Perhaps something it is not clear to me, but the following simulation for your setting seems to work with the random effects structure you suggested, i.e.,

set.seed(2019)
N <- 50 # number of subjects

# id indicators for pairs
ids <- t(combn(N, 2))
id_i <- ids[, 1]
id_j <- ids[, 2]

# random effects
b_i <- rnorm(N, sd = 2)
b_j <- rnorm(N, sd = 4)

# simulate normal outcome data from the mixed model
# that has two random effects for i and j
y <- 10 + b_i[id_i] + b_j[id_j] + rnorm(nrow(ids), sd = 0.5)

DF <- data.frame(y = y, id_i = id_i, id_j = id_j)

library("lme4")

lmer(y ~ 1 + (1 | id_i) + (1 | id_j), data = DF)
#> Linear mixed model fit by REML ['lmerMod']
#> Formula: y ~ 1 + (1 | id_i) + (1 | id_j)
#>    Data: DF
#> REML criterion at convergence: 2403.071
#> Random effects:
#>  Groups   Name        Std.Dev.
#>  id_i     (Intercept) 2.1070
#>  id_j     (Intercept) 3.0956
#>  Residual             0.5053
#> Number of obs: 1225, groups:  id_i, 49; id_j, 49
#> Fixed Effects:
#> (Intercept)
#>       9.562


However, I think you will not be able to include covariates at the subject level because you only have data at the pair level.

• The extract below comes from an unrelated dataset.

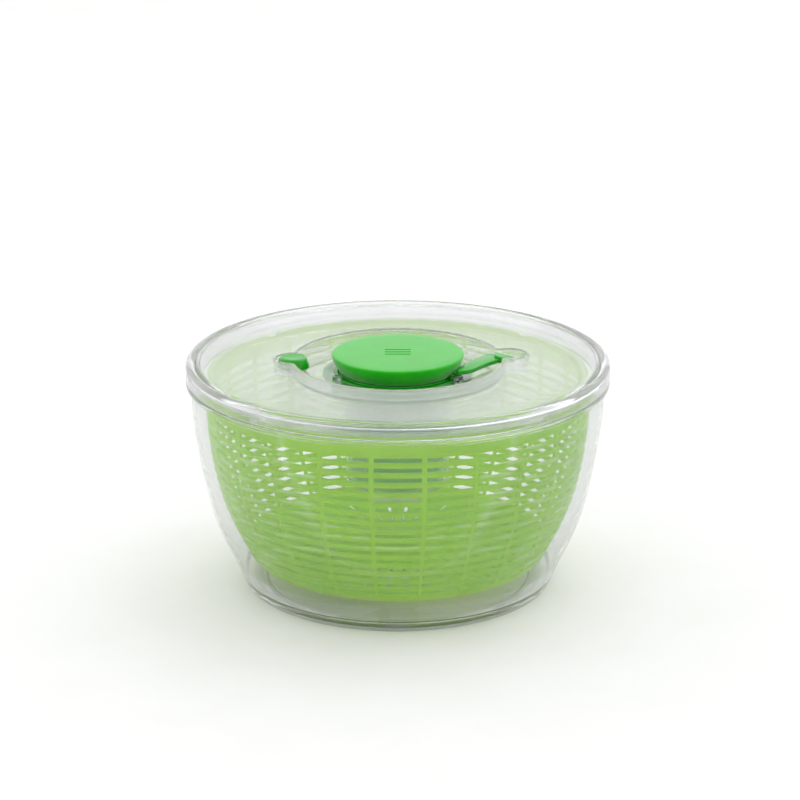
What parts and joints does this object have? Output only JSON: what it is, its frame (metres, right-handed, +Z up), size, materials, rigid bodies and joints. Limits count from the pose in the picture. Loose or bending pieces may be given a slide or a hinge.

EDIT: Based on the comments, the symmetric nature of the data has become more clear. As far as I know, the current implementation of lmer() does not allow for such data. The code below simulates and fits a model for such data using STAN.

set.seed(2019)
N <- 50 # number of subjects

# id indicators for pairs
ids <- expand.grid(i = seq_len(N), j = seq_len(N))
ids <- ids[ids$$i != ids$$j, ]
id_i <- ids$$i id_j <- ids$$j

# random effects
b <- rnorm(N, sd = 2)

# simulate normal outcome data from the mixed model
# that has one random effect but accounts for the pairs i and j
y <- 10 + b[id_i] + b[id_j] + rnorm(nrow(ids), sd = 0.5)

library("rstan")

Data <- list(N = nrow(DF), n = length(unique(id_i)),
id_i = id_i, id_j = id_j, y = y)
model <- "
data {
int n;
int N;
int id_i[N];
int id_j[N];
vector[N] y;
}

parameters {
vector[n] b;
real beta;
real<lower = 0> sigma_b;
real<lower = 0> sigma;
}

transformed parameters {
vector[N] eta;
for (k in 1:N) {
eta[k] = beta + b[id_i[k]] + b[id_j[k]];
}
}

model {
sigma_b ~ student_t(3, 0, 10);
for (i in 1:n) {
b[i] ~ normal(0.0, sigma_b);
}
beta ~ normal(0.0, 10);
sigma ~ student_t(3, 0, 10);
y ~ normal(eta, sigma);
}
"

fit <- stan(model_code = model, data = Data, pars = c("beta", "sigma_b", "sigma"))
summary(fit)

• This will definitely run, and I'm reasonably convinced it's the right solution for distinguishable subjects (e.g., $i$ indexes over buyers, $j$ over sellers). I'm worried that it's not quite right for indistinguishable subjects though: the observations where $i=1,j=2$, for example, are not independent of $i=2,j=3$, since both involve subject 2. In other words, your model has two effects of subjects (id_i, id_j), but I'm shooting for something where there's just one (I think). – Matt Krause Jun 3 at 13:31
• It's certainly possible that I'm overthinking this and your solution is perfect, but ideally I'd like a slightly more rigorous argument than "well, it runs". (Not that I don't appreciate the effort!) – Matt Krause Jun 3 at 13:33
• The model above accounts for exactly that using the cross-random effects. Namely that pairs that have the same id_i are correlated because they share the same random effect $b_i$, and likewise pairs that have the same id_j are correlated because they share the same random effect $b_j$. – Dimitris Rizopoulos Jun 3 at 13:36
• Right, but what about a pair of examples where one's id_i equals the other's id_j? In other words, <Alice, Bob> is correlated with <Bob, Charlie>, even though neither the first ids nor the second match. – Matt Krause Jun 3 at 13:41
• Thanks for the extra explanation. The nature of the data is more clear to me now. Indeed, I think lmer() could not fit this model. I proposed an alternative solution using STAN. – Dimitris Rizopoulos Jun 4 at 12:14

For people looking for a more little theory, Peter Hoff at the Duke/University of Washington has worked on this.

His 2005 JASA paper "Bilinear Mixed-Effects Models for Dyadic Data" (pdf and code) describes an MCMC approach that is very similar to @Dimitris Rizopoulos’ answer above).

That rough code was made into a more polished R package called AMEN (Additive Multiplicative Effects Models), and this 2017 preprint/tech report is effectively a tutorial with a few worked examples. He calls this the "Social Relations Regression Model."